Exercise details:
Please print the full listing exactly.

──────── Source material

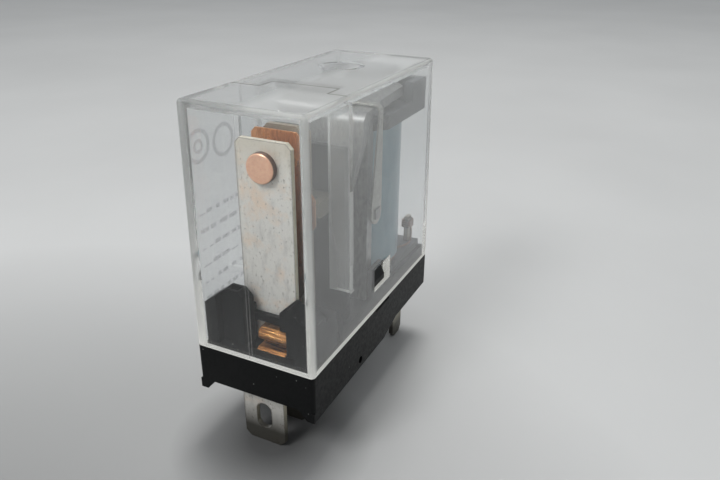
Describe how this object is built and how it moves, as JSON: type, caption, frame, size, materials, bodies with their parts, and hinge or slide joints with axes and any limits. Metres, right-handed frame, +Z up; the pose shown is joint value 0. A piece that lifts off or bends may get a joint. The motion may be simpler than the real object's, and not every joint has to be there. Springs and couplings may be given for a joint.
{
  "type": "plug in relay",
  "caption": "Slim plug-in relay: clear case over a black base, changeover contacts on leaf spring, hinged armature over a vertical coil, blade terminals.",
  "frame": {"origin": "level with the blade tips, under the middle of the case's footprint", "axes": "+Z up from the blade tips to the case's roof, +X along the length from the contact end to the coil end, Y across the width, mirrored about the middle plane"},
  "size_m": [0.029, 0.013, 0.0347],
  "materials": {
    "clear_polycarbonate": "clear moulded plastic, glossy",
    "black_plastic": "fine moulded satin",
    "tin_plate": "matte tin plate, lightly mottled",
    "bare_copper": "bare soft copper, bright folds",
    "contact_copper": "satin copper",
    "silver_alloy": "polished silver alloy",
    "spring_copper": "rolled copper alloy",
    "card_plastic": "moulded satin",
    "plated_iron": "dull zinc plate",
    "spring_steel": "bright rolled spring steel",
    "bobbin_plastic": "moulded satin",
    "enamelled_wire": "enamelled copper wire",
    "blue_tape": "polyester film tape"
  },
  "bodies": {
    "housing": {"case": "clear_polycarbonate", "base": "black_plastic", "front_contact_plate": "tin_plate", "front_blade": "tin_plate", "front_link": "bare_copper", "front_contact": "contact_copper", "front_contact_tip": "silver_alloy", "common_terminal": "tin_plate", "rear_contact_terminal": "tin_plate", "rear_contact": "contact_copper", "rear_contact_tip": "silver_alloy", "hinge_spring": "spring_steel", "yoke": "plated_iron", "core": "plated_iron", "bobbin": "bobbin_plastic", "winding": "enamelled_wire", "coil_tape": "blue_tape", "coil_terminal_left": "tin_plate", "coil_terminal_right": "tin_plate", "coil_lead_left": "enamelled_wire", "coil_lead_right": "enamelled_wire"},
    "armature": {"armature": "plated_iron"},
    "card": {"pusher_card": "card_plastic"},
    "moving_arm": {"moving_spring": "spring_copper", "moving_contact": "contact_copper", "moving_contact_tips": "silver_alloy"}
  },
  "joints": [
    {"name": "armature_hinge", "type": "hinge", "parent": "housing", "child": "armature", "pos_m": [-0.0004, 0, 0.03075], "axis": [0, 1, 0], "range_deg": [0, 4], "stiffness_Nm_per_rad": 0.02, "springref_deg": -5.73},
    {"name": "card_slide", "type": "slide", "parent": "housing", "child": "card", "axis": [-1, 0, 0], "range_m": [0, 0.00047]},
    {"name": "moving_arm_hinge", "type": "hinge", "parent": "housing", "child": "moving_arm", "pos_m": [-0.0085, 0, 0.0141], "axis": [0, -1, 0], "range_deg": [0, 2.17]}
  ],
  "couplings": [
    {"joint": "card_slide", "follows": "armature_hinge", "m_per_rad": 0.006694},
    {"joint": "moving_arm_hinge", "follows": "armature_hinge", "ratio": 0.53973}
  ]
}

────────────────

The reply:
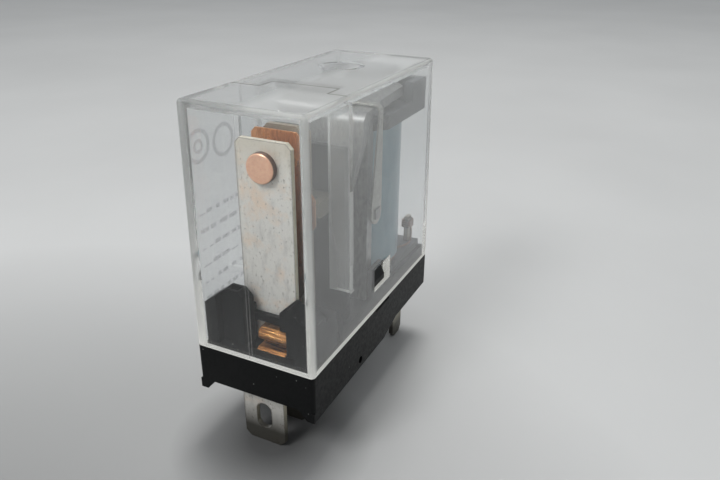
Describe how this object is built and how it moves, as JSON: type, caption, frame, size, materials, bodies with their parts, and hinge or slide joints with axes and any limits. Metres, right-handed frame, +Z up; the pose shown is joint value 0. A piece that lifts off or bends may get a joint. The motion may be simpler than the real object's, and not every joint has to be there. Springs and couplings may be given for a joint.
{
  "type": "plug in relay",
  "caption": "Slim plug-in relay: clear case over a black base, changeover contacts on leaf spring, hinged armature over a vertical coil, blade terminals.",
  "frame": {"origin": "level with the blade tips, under the middle of the case's footprint", "axes": "+Z up from the blade tips to the case's roof, +X along the length from the contact end to the coil end, Y across the width, mirrored about the middle plane"},
  "size_m": [0.029, 0.013, 0.0347],
  "materials": {
    "clear_polycarbonate": "clear moulded plastic, glossy",
    "black_plastic": "fine moulded satin",
    "tin_plate": "matte tin plate, lightly mottled",
    "bare_copper": "bare soft copper, bright folds",
    "contact_copper": "satin copper",
    "silver_alloy": "polished silver alloy",
    "spring_copper": "rolled copper alloy",
    "card_plastic": "moulded satin",
    "plated_iron": "dull zinc plate",
    "spring_steel": "bright rolled spring steel",
    "bobbin_plastic": "moulded satin",
    "enamelled_wire": "enamelled copper wire",
    "blue_tape": "polyester film tape"
  },
  "bodies": {
    "housing": {"case": "clear_polycarbonate", "base": "black_plastic", "front_contact_plate": "tin_plate", "front_blade": "tin_plate", "front_link": "bare_copper", "front_contact": "contact_copper", "front_contact_tip": "silver_alloy", "common_terminal": "tin_plate", "rear_contact_terminal": "tin_plate", "rear_contact": "contact_copper", "rear_contact_tip": "silver_alloy", "hinge_spring": "spring_steel", "yoke": "plated_iron", "core": "plated_iron", "bobbin": "bobbin_plastic", "winding": "enamelled_wire", "coil_tape": "blue_tape", "coil_terminal_left": "tin_plate", "coil_terminal_right": "tin_plate", "coil_lead_left": "enamelled_wire", "coil_lead_right": "enamelled_wire"},
    "armature": {"armature": "plated_iron"},
    "card": {"pusher_card": "card_plastic"},
    "moving_arm": {"moving_spring": "spring_copper", "moving_contact": "contact_copper", "moving_contact_tips": "silver_alloy"}
  },
  "joints": [
    {"name": "armature_hinge", "type": "hinge", "parent": "housing", "child": "armature", "pos_m": [-0.0004, 0, 0.03075], "axis": [0, 1, 0], "range_deg": [0, 4], "stiffness_Nm_per_rad": 0.02, "springref_deg": -5.73},
    {"name": "card_slide", "type": "slide", "parent": "housing", "child": "card", "axis": [-1, 0, 0], "range_m": [0, 0.00047]},
    {"name": "moving_arm_hinge", "type": "hinge", "parent": "housing", "child": "moving_arm", "pos_m": [-0.0085, 0, 0.0141], "axis": [0, -1, 0], "range_deg": [0, 2.17]}
  ],
  "couplings": [
    {"joint": "card_slide", "follows": "armature_hinge", "m_per_rad": 0.006694},
    {"joint": "moving_arm_hinge", "follows": "armature_hinge", "ratio": 0.53973}
  ]
}